Learning curve for / .

Continuous GFlowNets. In contrast, the literature on continuous GFlowNet, introduced by Lahlou et al. [13], is relatively thin. To the best of our knowledge, the only fruitful application of these models occurred recently in the context of Bayesian structure learning [6]. The reason for this, we believe, is the difficulty of efficiently training these models. Indeed, Zhou et al. [30] discretized the continuous component of the state space to avoid training a model to sample from a continuous distribution. Under these conditions, our work is an important step towards the improvement the usability of continuous GFlowNets.

6 Conclusions

We rigorously introduced a continuous variant of the contrastive balance condition and an accompanying continuous contrastive loss for efficiently training GFlowNets over distributions supported on discrete, continuous, and mixed spaces. All in all, our theoretical analysis assured the reliability of the proposed learning objective and our empirical results suggested that minimizing the CCL often significantly speeds up the model’s training convergence.

Yet, the training of continuous GFlowNet remains challenging, and extending the recent advancements in the training of discrete GFlowNets to the continuous setting, along the lines of our work, is a promising endeavor that may greatly diminish these difficulties.
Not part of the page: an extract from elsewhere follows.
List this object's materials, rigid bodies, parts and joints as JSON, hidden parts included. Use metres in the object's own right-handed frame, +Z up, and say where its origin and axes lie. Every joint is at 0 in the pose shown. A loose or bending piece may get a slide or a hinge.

For instance, one may build upon the framework of Pan et al.’s [19] Generative Augmented Flow Networks to incorporate intermediate reward-related signals within a trajectory for enhanced credit assignment [22]. Similarly, the theoretical developments of Tiapkin et al. [7, 25] showing the relationship between RL and GFlowNets paves the road for the design of learning objectives motivated by techniques in the theory of control for continuous states.